Kent State
University chemical physics graduate student Andrii Varanytsia demonstrates laser
emission with a liquid crystal elastomer in Professor Peter
Palffy-Muhoray’s lab at the
Liquid Crystal and
Materials Sciences Building on the university’s Kent Campus.
(December 22, 2015) Liquid
crystal elastomers (LCEs), essentially rubbers with liquid crystal properties,
can do a number of fascinating things, especially in the fields of optics,
photonics, telecommunications and medicine. They can curl up, bend, twist,
wrinkle and stretch when exposed to light, heat, gases and other stimuli.
Because they are so responsive, they are ideal for applications like artificial
muscles and blood vessels, actuators, sensors, plastic motors and drug delivery
systems. They can even be used as a mechanically tunable mirrorless “rubber”
laser.
In the College of Arts and Sciences at Kent State
University, Peter Palffy-Muhoray, Ph.D., associate director of the Glenn H. Brown
Liquid Crystal Institute® and professor of chemical physics, has been
collaborating with the world’s experts in liquid crystal elastomers research
for many years. Recently, he and his graduate assistant, Andrii Varanytsia, and
Kenji Urayama and Hama Nagai from the Kyoto Institute of Technology in Japan
developed the first type of cholesteric liquid crystal elastomers with special
properties that enable it to precisely emit laser light, without the use of
mirrors, while being stretched.
Lasers consist of cavities, typically formed by fixed
mirrors. Light bouncing between these has a characteristic frequency, just like
a guitar string of a certain length. Light-emitting material in the cavity
amplifies the light wave, which is then emitted at a precise frequency – like a
pure tone from some musical instrument.
A liquid crystal
elastomer is used as a mechanically tunable mirrorless “rubber” laser in the lab of
Peter Palffy-Muhoray, Ph.D., associate director of the Glenn H. Brown
Liquid Crystal Institute and
professor of chemical physics at Kent State
University. The elastomer has properties that enable it to
precisely emit laser light,
without the use of mirrors, while being stretched.

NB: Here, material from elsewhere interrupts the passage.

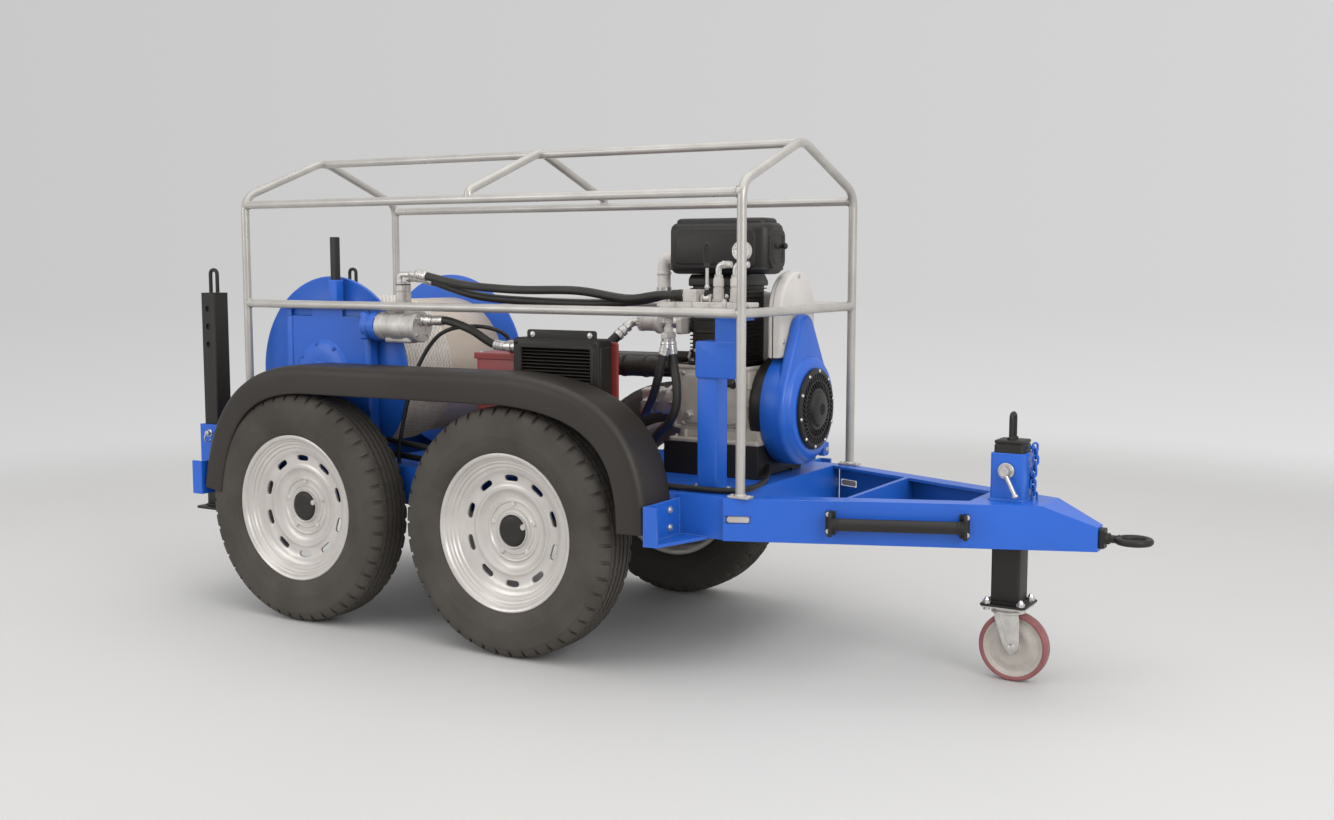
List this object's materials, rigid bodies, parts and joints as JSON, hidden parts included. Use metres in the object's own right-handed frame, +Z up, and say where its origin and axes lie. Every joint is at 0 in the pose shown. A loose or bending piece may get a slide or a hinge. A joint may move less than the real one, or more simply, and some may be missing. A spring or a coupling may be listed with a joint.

In 2001, Palffy-Muhoray, Bahman Taheri, Ph.D., and several
other colleagues were the first to demonstrate that they could use liquid
crystals to bounce laser light back and forth inside the material, without the
need for any external mirrors. However, accurate control of the laser emission
frequency was not possible then.
Their recent work, funded by the U.S. National Science
Foundation and Japan Society of Promotion of Science, was published on Nature.com
on Dec. 4 in an article titled “Tunable Lasing in Cholesteric Liquid Crystal
Elastomers With Accurate Measurement of Strain.”